New Zealand-initiated forums
Global Research Alliance on Agricultural Greenhouse Gases (GRA)
In 2009 New Zealand initiated the alliance, which organises collaboration between institutions researching ways to reduce greenhouse gas emissions while producing more food. The alliance has now been joined by more than 40 countries.
Friends of Fossil Fuel Subsidy Reform (FFFSR)
In 2010 New Zealand initiated the Friends of Fossil Fuel Subsidy Reform Group. The Group supports G20 and APEC member countries in particular to reduce emissions by phasing out the USD$600 billion that's spent globally on fossil fuel subsidies each year. Removing these subsidies could lead to a 13% decline in global CO2 emissions. Current members of the Group are Costa Rica, Denmark, Ethiopia, Finland, New Zealand, Norway, Sweden and Switzerland.
Ministerial Declaration on Carbon Markets
At COP21 in 2015, New Zealand led the launch of a Ministerial Declaration on Carbon Markets to pledge environmental integrity in the use of carbon markets.

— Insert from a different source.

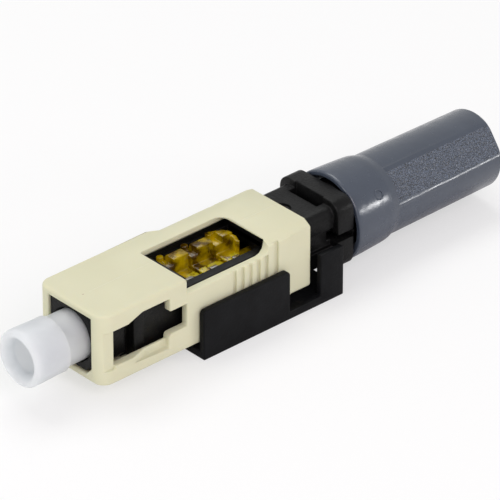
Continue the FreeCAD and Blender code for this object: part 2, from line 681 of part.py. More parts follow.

The Asia Pacific Carbon Markets Roundtable
This forum is a New Zealand-led initiative that brings together senior officials from countries and jurisdictions around the region in a closed but informal setting to discuss the development of carbon markets and how bilateral and regional carbon links could be made.
Other forums New Zealand participates in
Intergovernmental Panel on Climate Change (IPCC)
The Intergovernmental Panel on Climate Change is a United Nations organisation that assesses climate change by reviewing the scientific, technical and socio-economic information available worldwide. New Zealand scientists are actively involved in the work of the Panel both as panel members and as contributors of research papers.
Climate and Clean Air Coalition to reduce short-lived climate pollutants (CCAC)
The Climate and Clean Air Coalition is a voluntary partnership of 38 countries and 45 non-government and international organisations working to reduce short-lived climate pollutants. These pollutants include black carbon (soot), methane and some hydro-fluorocarbons. The combined contribution of these pollutants to climate change is projected to increase to as much as 19% of global CO2 emissions by 2050. New Zealand is a lead partner in the Coalition's Agriculture Initiative.
Cartagena Dialogue for Progressive Action
The Cartegena Dialogue is an informal group of around 30 countries that share a commitment to finding a comprehensive, ambitious and legally binding climate change agreement, and are committed to transforming their own economies to be low-carbon.
Centre for Climate and Energy Solutions (C2ES)
The Centre for Climate and Energy Solutions, based in the US, convenes regular informal discussions on options for the new climate change agreement. New Zealand is one of more than 20 countries that takes part.
Pacific Islands Forum (PIF)
The Pacific Islands Forum is a political grouping of 16 independent and self-governing states in the Pacific with which New Zealand works on a range of issues including climate change.
Major Economies Forum on Energy and Climate (MEF)
The Ministry attends Major Economies Forum on Energy and Climate meetings when invited. The Forum was launched in 2009 to facilitate candid discussions among major economies about climate change. The Forum aims to help generate the political leadership necessary to achieve successful outcomes in international climate change negotiations. It also advances practical climate change initiatives.
In 2017, New Zealand and China signed an agreement to work together on climate action through:
- international cooperation
- developing carbon markets
- research on agricultural greenhouse gas mitigation
- explore cooperation on promoting electric vehicles and charging infrastructure
Pacific Energy Summit
New Zealand and the European Union co-hosted the 2013 Pacific Energy Summit that provided a forum for leaders from Pacific Island countries to present their energy plans and targets. Donors and the private sector pledged more than NZ$630 million toward putting plans into action.